PROBLEM TO SOLVE: Copy all lines that contain the word "Vector".
-- START PROVIDED DATA --
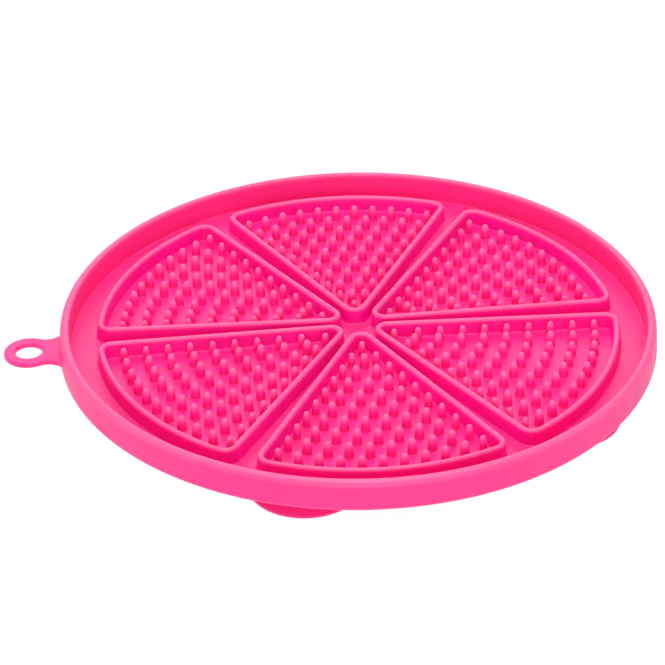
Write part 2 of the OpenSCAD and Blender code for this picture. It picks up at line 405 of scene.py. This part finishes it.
def make_nub(name, foot_d, shoulder_d, tip_d):
    """One bullet-shaped nub for the pattern to repeat: a fillet at its foot, nearly upright sides
    up to its shoulder, and a narrower neck below a ball tip."""
    foot_r, tip_r = foot_d / 2, tip_d / 2
    toe = foot_r + NUB_FILLET
    profile = (
        [Vector((0, 0))]
        + arc((toe, NUB_FILLET), NUB_FILLET, 270, 180, NUB_FILLET_STEPS)
        + [Vector((shoulder_d / 2, SHOULDER_H + NUB_ROOT))]
        + arc((0, NUB_H + NUB_ROOT - tip_r), tip_r, 0, 90, NUB_TIP_STEPS)
    )
    stations = circle_stations((0, 0), NUB_SIDES)
    nub = sweep(name, profile, stations, Matrix.Translation((0, 0, -NUB_ROOT)), closed=False)
    nub.hide_render = True
    return nub


def nub_pattern():
    """Geometry Nodes tree that sets a cell's nubs on arcs about the point where its walls would
    meet. Row 0 is one slim nub. Row N has N stout nubs, and one slim nub beside the wall at both
    ends."""
    # A half, and a little more so that no row is lost when a number is rounded down
    half_up = 0.501
    tree = bpy.data.node_groups.new("nub_rows_on_arcs", "GeometryNodeTree")
    face = tree.interface
    face.new_socket("Geometry", in_out="OUTPUT", socket_type="NodeSocketGeometry")
    sockets = {
        "Bed": "NodeSocketGeometry", "Stout nub": "NodeSocketObject",
        "Slim nub": "NodeSocketObject", "Rows": "NodeSocketInt", "First row": "NodeSocketFloat",
        "Row step": "NodeSocketFloat", "Nub step": "NodeSocketFloat",
        "Edge gap": "NodeSocketFloat", "Apex": "NodeSocketFloat", "Half angle": "NodeSocketFloat",
        "Floor level": "NodeSocketFloat", "Middle": "NodeSocketFloat", "Turn": "NodeSocketFloat",
        "Lean": "NodeSocketFloat", "Seed": "NodeSocketInt", "Material": "NodeSocketMaterial",
    }
    for name, kind in sockets.items():
        face.new_socket(name, in_out="INPUT", socket_type=kind)
    given = add(tree, "NodeGroupInput").outputs
    index = add(tree, "GeometryNodeInputIndex").outputs[0]
    first_r = add(tree, "ShaderNodeMath", {
        0: given["First row"], 1: given["Apex"]}, operation="SUBTRACT")

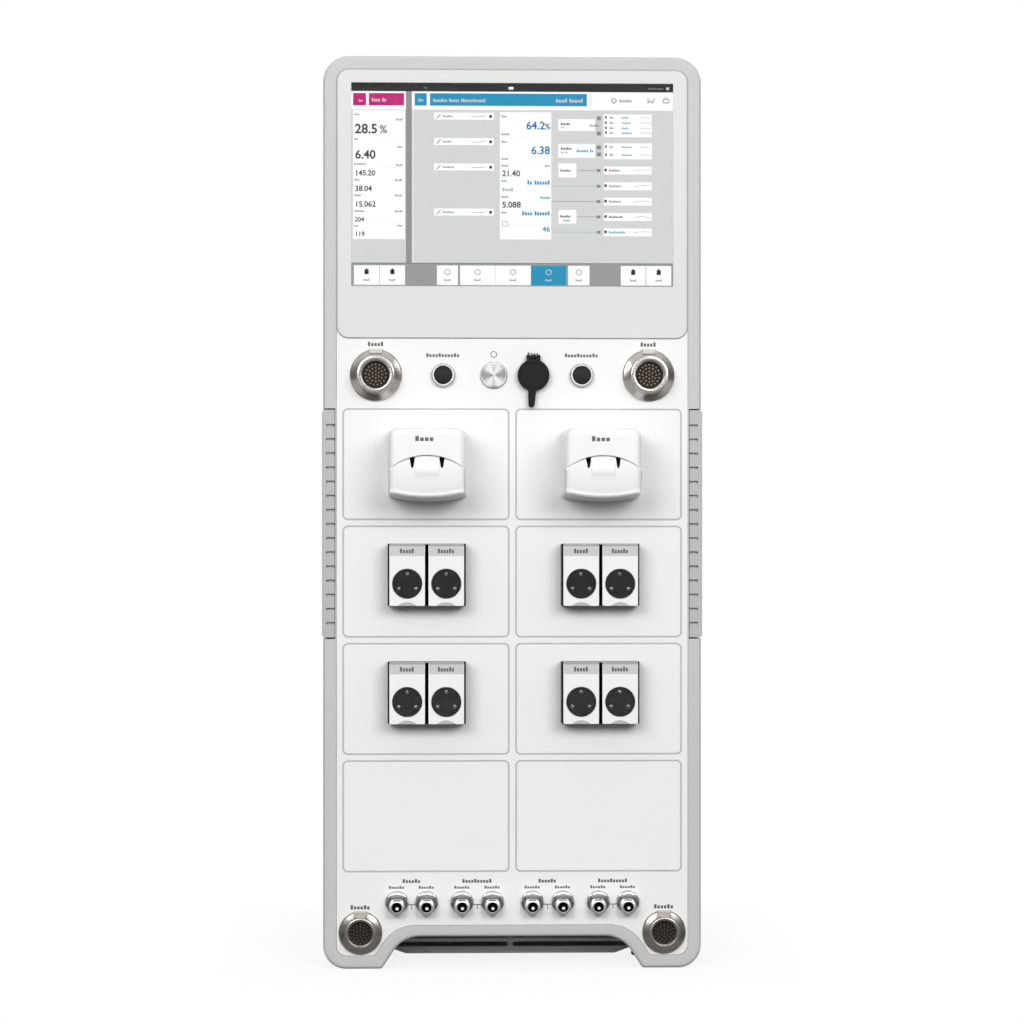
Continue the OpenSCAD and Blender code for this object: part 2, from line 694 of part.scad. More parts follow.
front_frame();
front_panel();
display_bezel();
touch_glass();
lcd_panel();
control_computer();
cabinet_cover();
rear_panel();
base_pan();
inner_chassis();
side_grip(-1);  // side_grip_left
side_grip(1);  // side_grip_right
rubber_feet();
rear_screws();
feed_bay_plates();
twin_bay_plates();
blank_bay_plates();
feed_base(-1);  // feed_base_left
feed_base(1);  // feed_base_right
for (i = [1:4]) twin_body(TWINS[i - 1]);
twin_faces();
roller_windows();
pump_motors();
socket_shells();
temperature_rings();
socket_inserts();
button_ring();
usb_socket();
coupling_bodies();
power_supply();
gas_module();
gas_inlets();
mains_inlet();
fan_frame();
power_button();
usb_cap();
feed_lid(-1);  // feed_lid_left
feed_lid(1);  // feed_lid_right
feed_rotor(-1);  // feed_rotor_left
feed_rotor(1);  // feed_rotor_right
for (i = [1:8]) twin_rotor(i);
for (i = [1:8]) coupling_latch(i);
fan_rotor();
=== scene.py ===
"""Looks of a twin bioreactor control tower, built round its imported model.

The tower stands on the bench at z = 0 and its front looks along -Y. Shapes are worked out in millimetres,
which become metres when a piece is made; the room is in metres. Most pieces are placed on the front panel's
face, with a height above the bench and a depth that counts forwards from the face.
"""

import json
import logging
import math
from collections.abc import Callable, Iterable, Sequence
from dataclasses import dataclass, field
from enum import Enum
from functools import partial
from itertools import product

import bmesh
import bpy
import numpy as np
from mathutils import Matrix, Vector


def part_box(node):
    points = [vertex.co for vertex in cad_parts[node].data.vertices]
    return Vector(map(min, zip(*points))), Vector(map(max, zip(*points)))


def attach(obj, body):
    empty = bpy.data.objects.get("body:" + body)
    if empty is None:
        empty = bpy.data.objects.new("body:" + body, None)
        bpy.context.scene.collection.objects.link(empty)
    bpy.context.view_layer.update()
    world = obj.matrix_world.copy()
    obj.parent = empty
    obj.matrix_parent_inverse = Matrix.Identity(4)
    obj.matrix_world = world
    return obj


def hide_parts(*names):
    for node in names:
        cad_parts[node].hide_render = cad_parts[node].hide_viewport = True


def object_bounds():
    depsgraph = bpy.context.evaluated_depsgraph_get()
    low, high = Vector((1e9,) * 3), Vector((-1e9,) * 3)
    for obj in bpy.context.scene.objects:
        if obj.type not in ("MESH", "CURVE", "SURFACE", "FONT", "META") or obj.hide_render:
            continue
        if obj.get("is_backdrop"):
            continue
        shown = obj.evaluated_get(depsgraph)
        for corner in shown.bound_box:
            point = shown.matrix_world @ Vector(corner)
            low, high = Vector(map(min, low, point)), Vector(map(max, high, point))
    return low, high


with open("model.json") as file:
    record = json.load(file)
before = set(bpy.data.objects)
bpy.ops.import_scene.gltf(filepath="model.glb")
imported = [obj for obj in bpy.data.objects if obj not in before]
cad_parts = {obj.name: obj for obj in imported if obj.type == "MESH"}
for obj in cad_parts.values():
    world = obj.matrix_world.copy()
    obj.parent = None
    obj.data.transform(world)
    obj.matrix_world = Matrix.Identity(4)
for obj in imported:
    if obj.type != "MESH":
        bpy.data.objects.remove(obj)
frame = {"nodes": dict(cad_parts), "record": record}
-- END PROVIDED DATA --
SOLUTION TO THIS EXERCISE:
        [Vector((0, 0))]
        + [Vector((shoulder_d / 2, SHOULDER_H + NUB_ROOT))]
from mathutils import Matrix, Vector
    return Vector(map(min, zip(*points))), Vector(map(max, zip(*points)))
    low, high = Vector((1e9,) * 3), Vector((-1e9,) * 3)
            point = shown.matrix_world @ Vector(corner)
            low, high = Vector(map(min, low, point)), Vector(map(max, high, point))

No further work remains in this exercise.